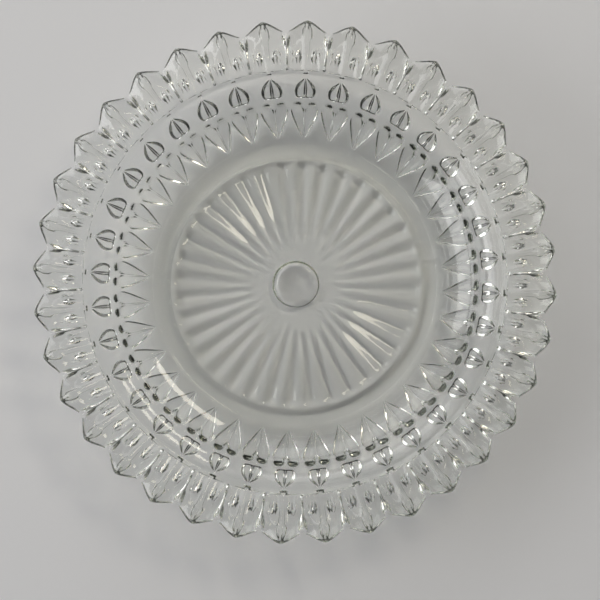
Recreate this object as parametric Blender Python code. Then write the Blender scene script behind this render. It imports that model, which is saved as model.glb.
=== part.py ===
"""A round dish of pressed clear glass, in one piece.

It stands on a foot ring. Its floor has a sunburst pressed into the underside, round a plain dimple.
Its wall rises in two coves, with a ledge between them. Outside, it carries a ring of pointed leaves
and, above them, a ring of smaller ribs, shaped like eyes. Its rim is a crown of teeth that rises
outwards, each with two panels on top, a peak near its point and a keel below.
Everything round it repeats once for each tooth, and the first tooth points along +X.
"""

import math

import bmesh
import bpy

MM = 0.001  # metres in a millimetre: the dimensions below are in millimetres

# The whole dish
TEETH = 36
TIP_RADIUS = 75.0
HEIGHT = 21.5

# Inside: the floor, the lower cove, the ledge and the upper cove
FLOOR_HEIGHT = 5.0
FLOOR_RADIUS = 42.5
LEDGE_RADIUS = 52.2
LEDGE_HEIGHT = 10.6
LEDGE_WIDTH = 1.2
LEDGE_RISE = 0.3
MOUTH_RADIUS = 59.6
MOUTH_HEIGHT = 15.6
COVE_TURN = 55.0  # degrees of an ellipse's quarter that each cove spans
LOWER_COVE_STEPS = 3
UPPER_COVE_STEPS = 2

# Tops of the teeth
LIP_RADIUS = 60.4
NOTCH_START = 61.8
CROWN_START = 69.0
PEAK_RADIUS = 70.8
RIM_START = 16.4  # the ridge of a tooth rises from here at the lip
RIM_END = 20.5  # to here where the crown starts
PANEL_DROP = 0.5  # from the ridge to a panel's edge
NOTCH_DROP_INNER = 1.7  # from the ridge to the bottom of a notch
NOTCH_DROP_OUTER = 4.0
PANEL_SHARE_INNER = 0.40  # from the ridge to a panel's edge, as a share of the pitch
PANEL_SHARE_OUTER = 0.29
CROWN_SLOPE = 0.85  # how steeply a peak falls to the notch on each side

# Outline of the rim
VALLEY_RADIUS = 72.4
POINT_HEIGHT = 20.0
VALLEY_HEIGHT = 15.9
EDGE_THICKNESS = 1.3  # at the bottom of a notch
POINT_THICKNESS = 3.0

# Undersides of the teeth
KEEL_RISE = 1.0
KEEL_SHARE = 0.34  # half a keel's width, as a share of the pitch
UNDER_VALLEY = 2.2  # how far the underside rises between two keels
UNDER_STEPS = (0.6, 0.2)  # shares of the way from the wall to the outline

# Outside wall: two rings of ribs on a plain cone
WALL_FOOT_RADIUS = 43.6
WALL_FOOT_HEIGHT = 1.0
WALL_TOP_RADIUS = 62.2
WALL_TOP_HEIGHT = 12.4
EYE_END = 61.3
EYE_WIDEST = 56.8
EYE_DEPTH = 2.0
EYE_SHARE = 0.31  # half an eye's width at its widest, as a share of the pitch
BETWEEN_RIBS = 54.4
LEAF_WIDEST = 53.0
LEAF_MIDDLE = 48.5
LEAF_DEPTH = 1.6
LEAF_SHARE = 0.46
LEAF_MIDDLE_SHARE = 0.32
POINT_SHARE = 0.06  # half a rib's width where it comes to a point

# Foot ring and the hollow inside it
FOOT_OUTER = 42.4
FOOT_INNER = 38.8
FOOT_CHAMFER = 1.6
HOLLOW_HEIGHT = 1.2

# Sunburst of flutes under the floor, and the round dimple in its middle
FLUTE_INNER = 11.5
FLUTE_OUTER = 36.2
FLUTE_DEPTH = 0.7
FLUTE_SHARE = 0.25  # half a flute's width, as a share of the pitch
DIMPLE_RADIUS = 5.2
DIMPLE_BEVEL = 1.9
DIMPLE_DEPTH = 1.1

WELD = 0.001  # points nearer than this are one point
SHARP_ANGLE = 25.0  # degrees between faces, over which their edge is a crisp one

# Glass
GLASS_COLOUR = (0.93, 0.95, 0.93, 1.0)
GLASS_ROUGHNESS = 0.02
GLASS_IOR = 1.52

PITCH = 2 * math.pi / TEETH


def clear_scene():
    for thing in list(bpy.data.objects):
        bpy.data.objects.remove(thing)


def mix(start, end, share):
    return start + (end - start) * share


def cove(start, end, steps):
    """Points of an elliptical arc that leaves start level and steepens towards end."""
    (r0, z0), (r1, z1) = start, end
    turn = math.radians(COVE_TURN)
    points = []
    for step in range(1, steps + 1):
        angle = turn * step / steps
        out = math.sin(angle) / math.sin(turn)
        rise = (1 - math.cos(angle)) / (1 - math.cos(turn))
        points.append((mix(r0, r1, out), mix(z0, z1, rise)))
    return points


def tooth_ring(ridge, edge, notch, edge_share=0.25):
    """One pitch of a ring, from the middle of a tooth to the middle of the next one.

    ridge, edge and notch are (radius, height). The edge lies edge_share of the pitch from the ridge.
    """
    return [
        (*ridge, 0.0),
        (*edge, edge_share),
        (*notch, 0.5),
        (*edge, 1.0 - edge_share),
        (*ridge, 1.0),
    ]


def plain_ring(radius, height):
    """One pitch of a ring of the turned body, the same at every angle."""
    point = (radius, height)
    return tooth_ring(point, point, point)


def rim_ring(radius):
    """A ring across the tops of the teeth, where their ridges rise evenly."""
    along = (radius - LIP_RADIUS) / (CROWN_START - LIP_RADIUS)
    ridge = mix(RIM_START, RIM_END, along)
    drop = mix(NOTCH_DROP_INNER, NOTCH_DROP_OUTER, along)
    share = mix(PANEL_SHARE_INNER, PANEL_SHARE_OUTER, along)
    return tooth_ring((radius, ridge), (radius, ridge - PANEL_DROP), (radius, ridge - drop), share)


def peak_ring():
    """The ring through the peaks of the teeth, which fall away on both sides."""
    width = PITCH * PEAK_RADIUS
    edge = HEIGHT - CROWN_SLOPE * width * PANEL_SHARE_OUTER
    notch = HEIGHT - CROWN_SLOPE * width * 0.5
    return tooth_ring(
        (PEAK_RADIUS, HEIGHT), (PEAK_RADIUS, edge), (PEAK_RADIUS, notch), PANEL_SHARE_OUTER
    )


def outline_ring(point, valley):
    """A ring that follows the rim's outline, with the heights of its points and of its notches."""
    flank = mix(VALLEY_RADIUS, TIP_RADIUS, 0.5)
    return tooth_ring(
        (TIP_RADIUS, point), (flank, mix(point, valley, 0.5)), (VALLEY_RADIUS, valley)
    )


def under_ring(along):
    """A ring of the teeth's undersides, this share of the way from the wall to the outline."""
    ridge_radius = mix(WALL_TOP_RADIUS, TIP_RADIUS, along)
    notch_radius = mix(WALL_TOP_RADIUS, VALLEY_RADIUS, along)
    keel = WALL_TOP_HEIGHT + KEEL_RISE * along
    return tooth_ring(
        (ridge_radius, keel),
        (mix(ridge_radius, notch_radius, 0.5), keel),
        (notch_radius, keel + UNDER_VALLEY * math.sqrt(along)),
        KEEL_SHARE,
    )


def wall_ring(radius, depth=0.0, share=0.25):
    """A ring of the outside wall, whose ribs stand out from the cone by depth."""
    along = (radius - WALL_FOOT_RADIUS) / (WALL_TOP_RADIUS - WALL_FOOT_RADIUS)
    height = mix(WALL_FOOT_HEIGHT, WALL_TOP_HEIGHT, along)
    plain = (radius, height)
    return tooth_ring((radius, height - depth), plain, plain, share)


def flute_ring(radius, depth):
    """A ring of the sunburst, whose ridges between the flutes stand down by depth."""
    plain = (radius, HOLLOW_HEIGHT)
    return tooth_ring((radius, HOLLOW_HEIGHT - depth), plain, plain, FLUTE_SHARE)


def inside_rings():
    """The floor's edge, the two coves and the ledge between them."""
    floor_edge = (FLOOR_RADIUS, FLOOR_HEIGHT)
    ledge_start = (LEDGE_RADIUS, LEDGE_HEIGHT)
    ledge_end = (LEDGE_RADIUS + LEDGE_WIDTH, LEDGE_HEIGHT + LEDGE_RISE)
    mouth = (MOUTH_RADIUS, MOUTH_HEIGHT)
    line = [floor_edge]
    line += cove(floor_edge, ledge_start, LOWER_COVE_STEPS)
    line.append(ledge_end)
    line += cove(ledge_end, mouth, UPPER_COVE_STEPS)
    line.append((LIP_RADIUS, RIM_START))
    return [plain_ring(*point) for point in line]


def rim_rings():
    """The teeth, from the lip over their peaks to the outline and back under them."""
    rings = [rim_ring(NOTCH_START), rim_ring(CROWN_START), peak_ring()]
    rings.append(outline_ring(POINT_HEIGHT, VALLEY_HEIGHT))
    rings.append(outline_ring(POINT_HEIGHT - POINT_THICKNESS, VALLEY_HEIGHT - EDGE_THICKNESS))
    rings += [under_ring(along) for along in UNDER_STEPS]
    return rings


def wall_rings():
    """The outside wall, from under the teeth down to the foot."""
    return [
        wall_ring(WALL_TOP_RADIUS),
        wall_ring(EYE_END, share=POINT_SHARE),
        wall_ring(EYE_WIDEST, EYE_DEPTH, EYE_SHARE),
        wall_ring(BETWEEN_RIBS, share=EYE_SHARE),
        wall_ring(LEAF_WIDEST, LEAF_DEPTH, LEAF_SHARE),
        wall_ring(LEAF_MIDDLE, LEAF_DEPTH, LEAF_MIDDLE_SHARE),
        wall_ring(WALL_FOOT_RADIUS, share=POINT_SHARE),
    ]


def underside_rings():
    """The foot ring, the sunburst and the dimple."""
    return [
        plain_ring(FOOT_OUTER, 0.0),
        plain_ring(FOOT_INNER, 0.0),
        plain_ring(FOOT_INNER - FOOT_CHAMFER, HOLLOW_HEIGHT),
        flute_ring(FLUTE_OUTER, FLUTE_DEPTH),
        flute_ring(FLUTE_INNER, 0.0),
        plain_ring(DIMPLE_RADIUS + DIMPLE_BEVEL, HOLLOW_HEIGHT),
        plain_ring(DIMPLE_RADIUS, HOLLOW_HEIGHT + DIMPLE_DEPTH),
    ]


def add_pitch(mesh):
    """The faces of one pitch, ring by ring."""
    rows = []
    for ring in inside_rings() + rim_rings() + wall_rings() + underside_rings():
        row = []
        for radius, height, share in ring:
            angle = share * PITCH
            place = (radius * math.cos(angle), radius * math.sin(angle), height)
            row.append(mesh.verts.new([MM * length for length in place]))
        rows.append(row)
    for inner, outer in zip(rows, rows[1:]):
        for column in range(len(inner) - 1):
            here, after = column, column + 1
            mesh.faces.new((inner[here], outer[here], outer[after], inner[after]))


def repeat_pitch(mesh):
    """Turns copies of the one pitch about the axis, and welds them where they meet."""
    one_pitch = mesh.verts[:] + mesh.edges[:] + mesh.faces[:]
    bmesh.ops.spin(
        mesh,
        geom=one_pitch,
        axis=(0, 0, 1),
        cent=(0, 0, 0),
        angle=PITCH * (TEETH - 1),
        steps=TEETH - 1,
        use_duplicate=True,
    )
    bmesh.ops.remove_doubles(mesh, verts=mesh.verts[:], dist=WELD * MM)


def build_dish():
    mesh = bmesh.new()
    add_pitch(mesh)
    repeat_pitch(mesh)
    bmesh.ops.holes_fill(mesh, edges=mesh.edges[:], sides=0)
    bmesh.ops.recalc_face_normals(mesh, faces=mesh.faces[:])
    data = bpy.data.meshes.new("glass_dish")
    mesh.to_mesh(data)
    mesh.free()
    data.shade_smooth()
    data.set_sharp_from_angle(angle=math.radians(SHARP_ANGLE))
    dish = bpy.data.objects.new("glass_dish", data)
    bpy.context.scene.collection.objects.link(dish)
    return dish


def glass_material():
    glass = bpy.data.materials.new("glass")
    glass.use_nodes = True
    shader = glass.node_tree.nodes["Principled BSDF"]
    shader.inputs["Base Color"].default_value = GLASS_COLOUR
    shader.inputs["Metallic"].default_value = 0.0
    shader.inputs["Roughness"].default_value = GLASS_ROUGHNESS
    shader.inputs["IOR"].default_value = GLASS_IOR
    shader.inputs["Transmission Weight"].default_value = 1.0
    return glass


def main():
    clear_scene()
    dish = build_dish()
    dish.data.materials.append(glass_material())


main()
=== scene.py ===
"""A pressed-glass dish on a pale table, seen from above in soft window light.

The dish is one surface, built as a row of rings over one tooth's pitch and repeated round the dish.
The rings run from the middle of the floor up the inside, over the rim, down the outside wall and back
to the middle of the underside.
"""

import math

import bpy
import numpy as np
from mathutils import Matrix, Vector


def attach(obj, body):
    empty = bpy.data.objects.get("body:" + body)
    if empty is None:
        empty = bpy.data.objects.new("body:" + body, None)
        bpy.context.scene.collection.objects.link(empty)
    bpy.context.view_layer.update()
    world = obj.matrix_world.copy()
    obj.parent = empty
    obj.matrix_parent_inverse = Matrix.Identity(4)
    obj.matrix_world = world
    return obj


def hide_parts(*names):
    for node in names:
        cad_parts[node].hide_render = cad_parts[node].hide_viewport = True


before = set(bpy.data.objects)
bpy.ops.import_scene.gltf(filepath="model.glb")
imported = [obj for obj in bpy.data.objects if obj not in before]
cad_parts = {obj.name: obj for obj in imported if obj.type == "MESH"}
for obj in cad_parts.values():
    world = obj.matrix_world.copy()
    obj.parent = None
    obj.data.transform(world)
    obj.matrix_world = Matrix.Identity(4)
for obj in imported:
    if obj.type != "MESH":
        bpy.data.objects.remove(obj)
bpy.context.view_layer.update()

MM = 0.001  # metres in a millimetre

# The dish, in millimetres: the same driving dimensions as the CAD solid
TEETH = 36
PITCH = 2 * math.pi / TEETH
TIP_RADIUS = 75.0
HEIGHT = 21.5

# Inside: the floor, the lower cove, the ledge and the upper cove
FLOOR_HEIGHT = 5.0
FLOOR_RADIUS = 42.5
FLOOR_BEAD_HALF = 0.45  # half the width of the fine raised ring at the floor's edge
FLOOR_BEAD_RISE = 0.2
FLOOR_TURN = 12.0  # degrees of its ellipse that the lower cove starts at
COVE_TURN = 55.0  # degrees of its ellipse that each cove ends at
LEDGE_RADIUS = 52.2
LEDGE_HEIGHT = 10.6
LEDGE_WIDTH = 1.2
LEDGE_RISE = 0.3
MOUTH_RADIUS = 59.6
MOUTH_HEIGHT = 15.6
LIP_RADIUS = 60.3

# Tops of the teeth: a bead along the middle, a sunk panel each side of it, a rail, and the notch
RIM_START = 16.4  # the ridge of a tooth rises from here at the lip
RIM_END = 20.5  # to here where the crown starts
CREASE = 0.12  # over which the crease between panel and notch is rounded
BEAD_HALF = 0.5
PANEL_START = 61.0
PANEL_SUNK = 0.6
PANEL_WALL = 0.25
PANEL_SHARE_INNER = 0.40  # from the ridge to a panel's edge, as a share of the pitch
PANEL_SHARE_OUTER = 0.29
RAIL_HALF = 0.45
RAIL_RISE = 0.4
NOTCH_START = 60.9
NOTCH_SOFT = 1.2  # the length over which a notch begins
NOTCH_DROP_INNER = 1.7  # from the ridge to the bottom of a notch
NOTCH_DROP_OUTER = 4.0
PLEAT = 0.035  # how far the steps of a notch's wall stand out of it, as a share of its depth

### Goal
Starting at the first line of the material above, reproduce each line exactly up to and including the line with "in one piece.".

### Expected output
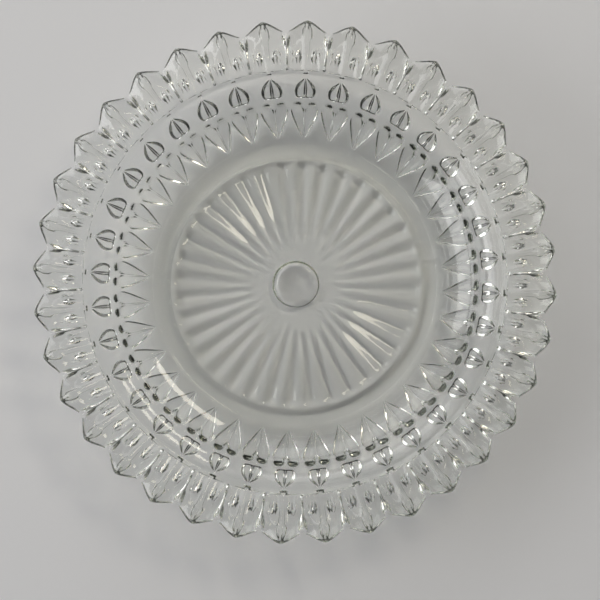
Recreate this object as parametric Blender Python code. Then write the Blender scene script behind this render. It imports that model, which is saved as model.glb.
=== part.py ===
"""A round dish of pressed clear glass, in one piece.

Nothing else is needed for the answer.